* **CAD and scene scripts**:
##############################
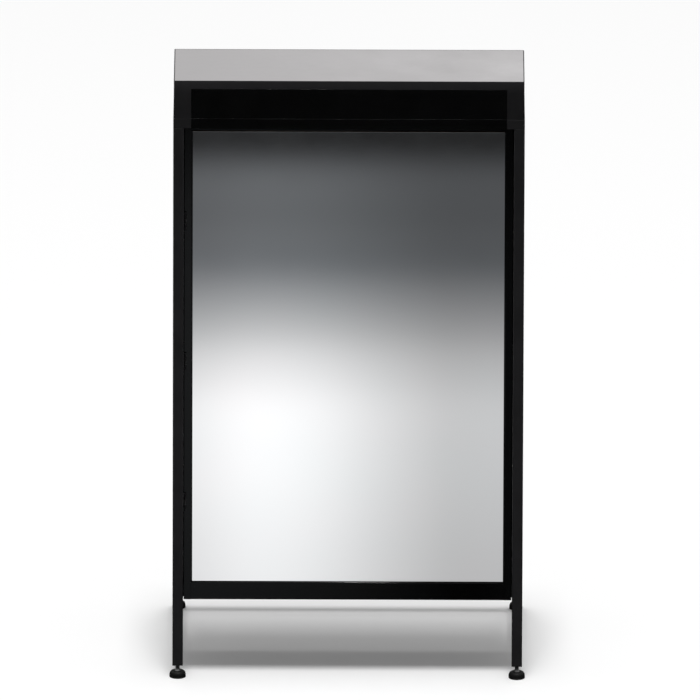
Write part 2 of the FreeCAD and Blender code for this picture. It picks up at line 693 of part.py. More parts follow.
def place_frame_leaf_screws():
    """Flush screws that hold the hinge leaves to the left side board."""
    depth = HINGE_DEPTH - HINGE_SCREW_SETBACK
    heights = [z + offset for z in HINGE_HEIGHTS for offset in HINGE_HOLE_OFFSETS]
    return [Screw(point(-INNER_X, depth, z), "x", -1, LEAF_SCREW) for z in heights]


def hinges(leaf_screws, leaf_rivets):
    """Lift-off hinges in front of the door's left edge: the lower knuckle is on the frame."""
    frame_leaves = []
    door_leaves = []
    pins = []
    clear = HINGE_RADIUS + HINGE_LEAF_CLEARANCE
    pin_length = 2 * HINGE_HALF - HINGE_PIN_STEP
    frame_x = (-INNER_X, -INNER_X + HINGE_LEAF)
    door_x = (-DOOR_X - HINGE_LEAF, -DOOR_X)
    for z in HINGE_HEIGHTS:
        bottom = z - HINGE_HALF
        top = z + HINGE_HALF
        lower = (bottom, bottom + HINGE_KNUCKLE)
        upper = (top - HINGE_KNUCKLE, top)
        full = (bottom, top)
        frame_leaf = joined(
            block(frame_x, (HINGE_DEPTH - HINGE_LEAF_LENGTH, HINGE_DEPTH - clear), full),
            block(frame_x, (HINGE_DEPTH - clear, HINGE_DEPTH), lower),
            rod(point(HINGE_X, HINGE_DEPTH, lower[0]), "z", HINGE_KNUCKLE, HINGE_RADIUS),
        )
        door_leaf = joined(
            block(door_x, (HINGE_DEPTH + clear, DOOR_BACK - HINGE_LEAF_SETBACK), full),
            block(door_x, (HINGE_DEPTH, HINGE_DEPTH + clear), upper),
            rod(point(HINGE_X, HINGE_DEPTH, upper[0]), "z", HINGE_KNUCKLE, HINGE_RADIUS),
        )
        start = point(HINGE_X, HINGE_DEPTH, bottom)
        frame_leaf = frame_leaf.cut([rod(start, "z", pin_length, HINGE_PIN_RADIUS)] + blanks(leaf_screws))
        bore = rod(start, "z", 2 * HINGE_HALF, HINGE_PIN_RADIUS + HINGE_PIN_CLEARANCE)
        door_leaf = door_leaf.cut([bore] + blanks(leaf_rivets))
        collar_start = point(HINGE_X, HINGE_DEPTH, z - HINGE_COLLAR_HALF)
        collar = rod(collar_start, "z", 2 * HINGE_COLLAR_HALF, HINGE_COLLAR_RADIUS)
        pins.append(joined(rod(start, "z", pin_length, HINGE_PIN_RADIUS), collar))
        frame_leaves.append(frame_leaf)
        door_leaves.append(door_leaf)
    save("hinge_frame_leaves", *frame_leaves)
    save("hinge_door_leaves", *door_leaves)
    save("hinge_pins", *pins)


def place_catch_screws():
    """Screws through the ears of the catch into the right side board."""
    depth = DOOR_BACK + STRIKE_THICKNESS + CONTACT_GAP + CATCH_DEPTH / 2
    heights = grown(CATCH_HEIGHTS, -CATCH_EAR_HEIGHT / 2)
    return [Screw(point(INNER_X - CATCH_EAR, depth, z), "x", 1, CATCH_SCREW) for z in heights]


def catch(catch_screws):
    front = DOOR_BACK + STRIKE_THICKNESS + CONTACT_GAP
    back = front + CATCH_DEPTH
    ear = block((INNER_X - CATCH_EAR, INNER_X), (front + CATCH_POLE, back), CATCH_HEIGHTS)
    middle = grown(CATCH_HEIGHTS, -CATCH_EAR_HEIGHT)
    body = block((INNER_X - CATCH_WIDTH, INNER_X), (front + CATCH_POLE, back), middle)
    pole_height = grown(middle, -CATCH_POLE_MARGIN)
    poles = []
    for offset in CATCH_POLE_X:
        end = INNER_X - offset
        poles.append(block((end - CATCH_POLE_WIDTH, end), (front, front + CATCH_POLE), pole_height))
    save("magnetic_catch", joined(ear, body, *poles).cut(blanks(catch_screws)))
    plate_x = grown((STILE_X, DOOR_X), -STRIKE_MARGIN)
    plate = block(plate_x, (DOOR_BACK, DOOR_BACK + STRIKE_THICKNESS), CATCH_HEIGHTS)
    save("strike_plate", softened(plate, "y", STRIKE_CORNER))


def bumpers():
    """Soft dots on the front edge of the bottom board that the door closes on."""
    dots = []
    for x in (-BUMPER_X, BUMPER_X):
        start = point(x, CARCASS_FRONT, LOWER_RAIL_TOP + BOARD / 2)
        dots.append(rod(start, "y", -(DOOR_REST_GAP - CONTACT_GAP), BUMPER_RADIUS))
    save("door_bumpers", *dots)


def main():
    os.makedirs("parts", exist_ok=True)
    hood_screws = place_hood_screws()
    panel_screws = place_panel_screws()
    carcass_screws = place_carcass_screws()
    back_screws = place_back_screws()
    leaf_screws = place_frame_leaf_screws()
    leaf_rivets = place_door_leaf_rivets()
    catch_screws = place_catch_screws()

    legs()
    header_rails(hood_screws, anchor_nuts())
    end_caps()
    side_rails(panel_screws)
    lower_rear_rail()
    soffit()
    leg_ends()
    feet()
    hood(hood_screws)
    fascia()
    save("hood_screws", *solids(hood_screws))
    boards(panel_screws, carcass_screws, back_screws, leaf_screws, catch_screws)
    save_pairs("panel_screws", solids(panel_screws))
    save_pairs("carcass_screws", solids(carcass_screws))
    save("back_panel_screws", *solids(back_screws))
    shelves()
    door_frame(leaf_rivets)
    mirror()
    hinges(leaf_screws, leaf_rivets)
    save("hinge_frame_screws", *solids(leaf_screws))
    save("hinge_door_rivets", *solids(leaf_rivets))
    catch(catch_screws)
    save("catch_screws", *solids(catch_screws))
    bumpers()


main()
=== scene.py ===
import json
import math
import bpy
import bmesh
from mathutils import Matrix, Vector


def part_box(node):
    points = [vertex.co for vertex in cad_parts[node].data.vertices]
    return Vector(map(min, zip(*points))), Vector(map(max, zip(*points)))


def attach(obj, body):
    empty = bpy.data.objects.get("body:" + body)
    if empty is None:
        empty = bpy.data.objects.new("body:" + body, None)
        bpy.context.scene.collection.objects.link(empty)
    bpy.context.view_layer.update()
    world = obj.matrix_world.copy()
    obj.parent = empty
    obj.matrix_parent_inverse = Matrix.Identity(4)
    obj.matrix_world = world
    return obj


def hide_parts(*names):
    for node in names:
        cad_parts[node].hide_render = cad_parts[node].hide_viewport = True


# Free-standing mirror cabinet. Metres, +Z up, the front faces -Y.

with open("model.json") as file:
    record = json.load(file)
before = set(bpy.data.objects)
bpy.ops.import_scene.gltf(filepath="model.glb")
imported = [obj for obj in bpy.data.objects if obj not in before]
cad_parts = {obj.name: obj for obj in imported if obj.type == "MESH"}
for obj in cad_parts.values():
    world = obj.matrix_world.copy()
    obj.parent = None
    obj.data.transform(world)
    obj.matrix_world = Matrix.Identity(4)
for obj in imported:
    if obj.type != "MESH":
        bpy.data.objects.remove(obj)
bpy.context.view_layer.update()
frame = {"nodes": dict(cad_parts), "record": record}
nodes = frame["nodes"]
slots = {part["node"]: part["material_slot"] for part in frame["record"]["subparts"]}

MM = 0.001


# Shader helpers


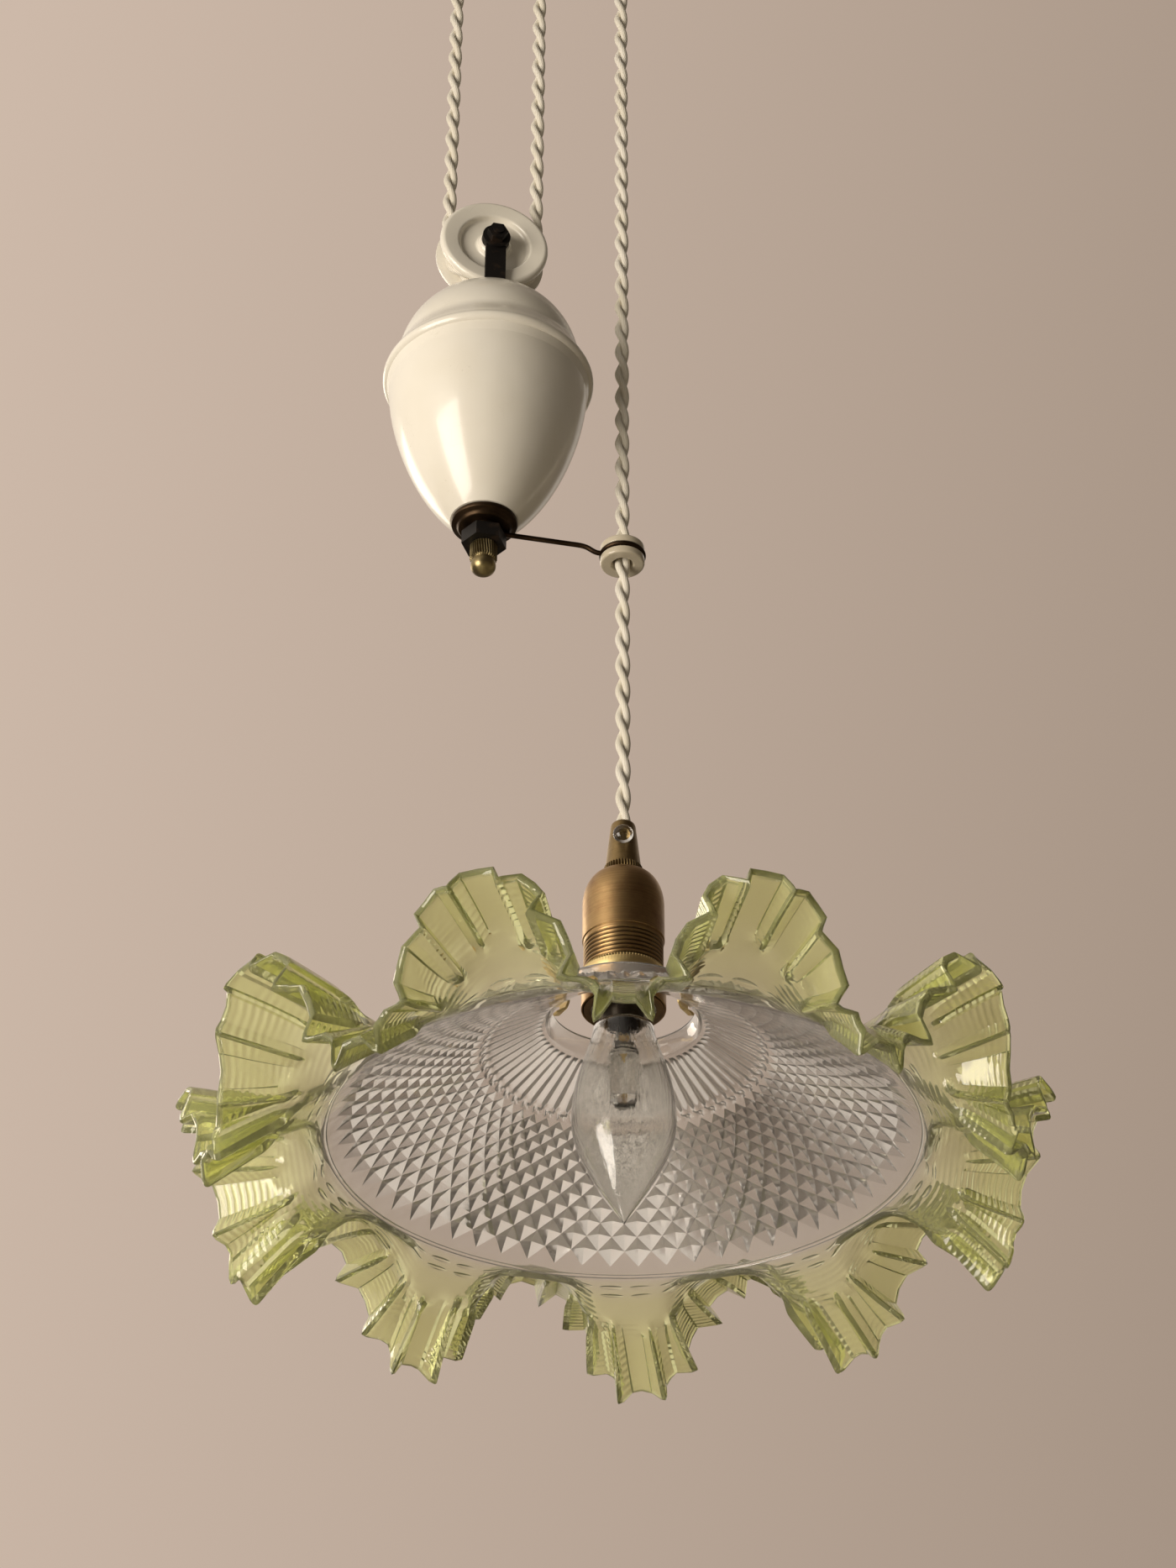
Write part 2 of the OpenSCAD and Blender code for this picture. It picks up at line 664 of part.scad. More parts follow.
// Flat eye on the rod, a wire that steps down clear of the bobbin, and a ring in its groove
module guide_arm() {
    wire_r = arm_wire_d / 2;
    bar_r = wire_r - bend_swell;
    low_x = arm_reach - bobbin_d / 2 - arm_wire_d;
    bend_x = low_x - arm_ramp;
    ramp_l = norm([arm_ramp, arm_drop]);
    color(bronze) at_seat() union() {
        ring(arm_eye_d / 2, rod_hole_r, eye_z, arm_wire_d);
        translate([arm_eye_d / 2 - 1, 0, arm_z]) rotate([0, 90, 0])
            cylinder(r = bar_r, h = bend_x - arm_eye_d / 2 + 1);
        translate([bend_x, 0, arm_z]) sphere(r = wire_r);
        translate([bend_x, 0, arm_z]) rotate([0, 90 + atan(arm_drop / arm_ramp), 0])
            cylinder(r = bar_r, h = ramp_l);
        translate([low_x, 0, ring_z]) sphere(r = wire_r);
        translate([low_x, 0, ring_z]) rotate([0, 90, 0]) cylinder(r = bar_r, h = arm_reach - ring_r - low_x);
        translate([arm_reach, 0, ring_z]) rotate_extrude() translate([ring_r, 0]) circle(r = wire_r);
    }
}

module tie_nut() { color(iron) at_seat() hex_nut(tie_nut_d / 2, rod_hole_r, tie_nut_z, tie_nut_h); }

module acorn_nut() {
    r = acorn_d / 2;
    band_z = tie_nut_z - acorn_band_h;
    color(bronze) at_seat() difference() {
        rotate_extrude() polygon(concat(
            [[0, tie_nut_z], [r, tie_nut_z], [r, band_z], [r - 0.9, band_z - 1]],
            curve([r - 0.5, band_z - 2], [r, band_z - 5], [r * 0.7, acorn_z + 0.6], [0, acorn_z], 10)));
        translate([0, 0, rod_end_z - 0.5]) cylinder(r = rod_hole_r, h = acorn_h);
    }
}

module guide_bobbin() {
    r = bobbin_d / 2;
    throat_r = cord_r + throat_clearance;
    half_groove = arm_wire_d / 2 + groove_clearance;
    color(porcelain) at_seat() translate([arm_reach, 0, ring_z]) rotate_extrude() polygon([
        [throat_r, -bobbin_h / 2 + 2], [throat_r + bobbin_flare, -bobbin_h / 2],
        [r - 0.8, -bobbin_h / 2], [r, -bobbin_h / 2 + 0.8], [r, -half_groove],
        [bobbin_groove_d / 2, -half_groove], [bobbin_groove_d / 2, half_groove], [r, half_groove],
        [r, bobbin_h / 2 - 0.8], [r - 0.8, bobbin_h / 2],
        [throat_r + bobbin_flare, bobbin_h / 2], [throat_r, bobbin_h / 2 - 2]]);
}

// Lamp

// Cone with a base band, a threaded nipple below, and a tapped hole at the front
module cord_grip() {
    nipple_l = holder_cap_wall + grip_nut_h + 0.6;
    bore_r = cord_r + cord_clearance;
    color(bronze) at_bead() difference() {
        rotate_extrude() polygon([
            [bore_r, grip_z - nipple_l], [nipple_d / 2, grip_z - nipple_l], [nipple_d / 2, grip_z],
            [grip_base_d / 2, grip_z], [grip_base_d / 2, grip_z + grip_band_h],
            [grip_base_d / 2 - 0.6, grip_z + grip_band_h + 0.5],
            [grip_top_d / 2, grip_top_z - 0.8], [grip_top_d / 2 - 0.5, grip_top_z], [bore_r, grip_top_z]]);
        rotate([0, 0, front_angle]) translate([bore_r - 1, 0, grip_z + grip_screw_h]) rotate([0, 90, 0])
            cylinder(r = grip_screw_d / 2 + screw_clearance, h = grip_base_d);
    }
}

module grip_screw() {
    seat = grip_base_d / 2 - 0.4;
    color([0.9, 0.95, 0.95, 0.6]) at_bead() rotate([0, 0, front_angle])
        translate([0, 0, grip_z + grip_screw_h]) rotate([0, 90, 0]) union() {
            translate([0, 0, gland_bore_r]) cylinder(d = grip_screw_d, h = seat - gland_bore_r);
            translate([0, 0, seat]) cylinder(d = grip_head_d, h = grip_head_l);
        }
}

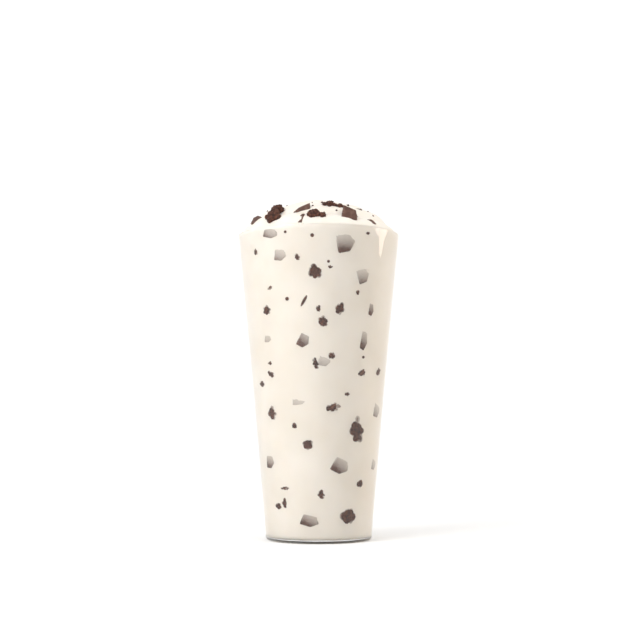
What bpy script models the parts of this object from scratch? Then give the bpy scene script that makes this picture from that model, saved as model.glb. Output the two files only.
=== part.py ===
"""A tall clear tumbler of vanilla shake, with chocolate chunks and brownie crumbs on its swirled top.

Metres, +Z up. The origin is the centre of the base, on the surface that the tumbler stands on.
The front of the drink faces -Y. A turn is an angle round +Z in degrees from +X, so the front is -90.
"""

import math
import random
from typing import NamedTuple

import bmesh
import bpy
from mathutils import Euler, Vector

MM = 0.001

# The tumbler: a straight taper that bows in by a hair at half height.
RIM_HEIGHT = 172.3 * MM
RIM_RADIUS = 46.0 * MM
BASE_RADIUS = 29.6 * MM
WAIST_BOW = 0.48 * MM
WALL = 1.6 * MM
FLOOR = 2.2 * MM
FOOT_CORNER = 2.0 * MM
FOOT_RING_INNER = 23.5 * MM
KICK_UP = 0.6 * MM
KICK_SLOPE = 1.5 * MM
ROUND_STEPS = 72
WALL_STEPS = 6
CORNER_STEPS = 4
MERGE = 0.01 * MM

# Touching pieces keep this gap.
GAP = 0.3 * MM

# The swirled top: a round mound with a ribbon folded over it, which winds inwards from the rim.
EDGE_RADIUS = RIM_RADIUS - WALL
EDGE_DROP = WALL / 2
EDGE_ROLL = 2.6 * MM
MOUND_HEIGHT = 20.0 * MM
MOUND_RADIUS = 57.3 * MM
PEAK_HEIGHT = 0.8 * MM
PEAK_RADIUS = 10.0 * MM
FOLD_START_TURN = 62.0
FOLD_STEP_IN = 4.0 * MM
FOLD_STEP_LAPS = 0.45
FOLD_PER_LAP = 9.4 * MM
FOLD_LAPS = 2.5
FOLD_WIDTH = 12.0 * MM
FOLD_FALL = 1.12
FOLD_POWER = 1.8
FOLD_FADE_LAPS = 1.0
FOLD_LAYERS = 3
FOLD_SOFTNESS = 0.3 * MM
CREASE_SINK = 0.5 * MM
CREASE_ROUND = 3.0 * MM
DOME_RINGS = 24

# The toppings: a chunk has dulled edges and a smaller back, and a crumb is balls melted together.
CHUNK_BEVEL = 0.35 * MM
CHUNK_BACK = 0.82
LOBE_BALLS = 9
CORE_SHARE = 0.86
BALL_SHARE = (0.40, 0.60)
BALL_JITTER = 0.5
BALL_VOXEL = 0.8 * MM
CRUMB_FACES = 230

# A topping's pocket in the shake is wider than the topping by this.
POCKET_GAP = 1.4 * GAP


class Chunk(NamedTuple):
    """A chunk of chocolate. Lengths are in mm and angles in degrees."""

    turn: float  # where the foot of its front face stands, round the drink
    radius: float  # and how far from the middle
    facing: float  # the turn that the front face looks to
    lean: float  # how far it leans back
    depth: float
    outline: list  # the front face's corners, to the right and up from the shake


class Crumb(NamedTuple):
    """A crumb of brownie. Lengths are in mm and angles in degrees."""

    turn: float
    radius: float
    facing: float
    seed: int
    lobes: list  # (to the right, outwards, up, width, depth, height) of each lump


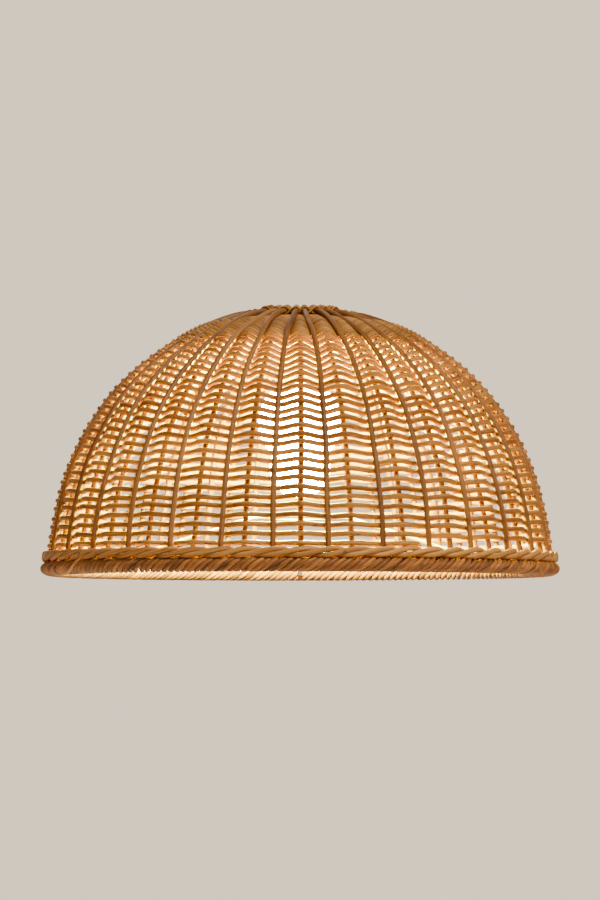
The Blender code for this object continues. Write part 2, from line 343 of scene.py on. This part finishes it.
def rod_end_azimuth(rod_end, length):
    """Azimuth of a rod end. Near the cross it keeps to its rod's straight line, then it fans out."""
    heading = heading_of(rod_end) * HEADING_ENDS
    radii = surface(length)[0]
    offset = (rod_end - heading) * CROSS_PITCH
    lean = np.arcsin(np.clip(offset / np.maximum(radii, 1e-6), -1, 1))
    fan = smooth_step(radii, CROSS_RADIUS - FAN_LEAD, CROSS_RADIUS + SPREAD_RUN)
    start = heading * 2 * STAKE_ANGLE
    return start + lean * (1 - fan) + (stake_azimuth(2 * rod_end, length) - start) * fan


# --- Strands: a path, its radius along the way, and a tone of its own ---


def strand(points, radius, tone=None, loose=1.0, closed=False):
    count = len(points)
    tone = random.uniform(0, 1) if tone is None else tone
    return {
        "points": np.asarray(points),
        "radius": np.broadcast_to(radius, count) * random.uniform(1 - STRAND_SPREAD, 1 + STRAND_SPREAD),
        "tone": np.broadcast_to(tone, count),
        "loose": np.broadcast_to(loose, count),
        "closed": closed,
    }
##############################
* **PROBLEM DETAILS**: Only the lines running from the line with "Write part 2 of the OpenSCAD" through the line with "color(iron) at_seat() hex_nut(tie_nut_d" should be repeated, exactly and with both ends kept.

* **COMPLETE RESPONSE**:
Write part 2 of the OpenSCAD and Blender code for this picture. It picks up at line 664 of part.scad. More parts follow.
// Flat eye on the rod, a wire that steps down clear of the bobbin, and a ring in its groove
module guide_arm() {
    wire_r = arm_wire_d / 2;
    bar_r = wire_r - bend_swell;
    low_x = arm_reach - bobbin_d / 2 - arm_wire_d;
    bend_x = low_x - arm_ramp;
    ramp_l = norm([arm_ramp, arm_drop]);
    color(bronze) at_seat() union() {
        ring(arm_eye_d / 2, rod_hole_r, eye_z, arm_wire_d);
        translate([arm_eye_d / 2 - 1, 0, arm_z]) rotate([0, 90, 0])
            cylinder(r = bar_r, h = bend_x - arm_eye_d / 2 + 1);
        translate([bend_x, 0, arm_z]) sphere(r = wire_r);
        translate([bend_x, 0, arm_z]) rotate([0, 90 + atan(arm_drop / arm_ramp), 0])
            cylinder(r = bar_r, h = ramp_l);
        translate([low_x, 0, ring_z]) sphere(r = wire_r);
        translate([low_x, 0, ring_z]) rotate([0, 90, 0]) cylinder(r = bar_r, h = arm_reach - ring_r - low_x);
        translate([arm_reach, 0, ring_z]) rotate_extrude() translate([ring_r, 0]) circle(r = wire_r);
    }
}

module tie_nut() { color(iron) at_seat() hex_nut(tie_nut_d / 2, rod_hole_r, tie_nut_z, tie_nut_h); }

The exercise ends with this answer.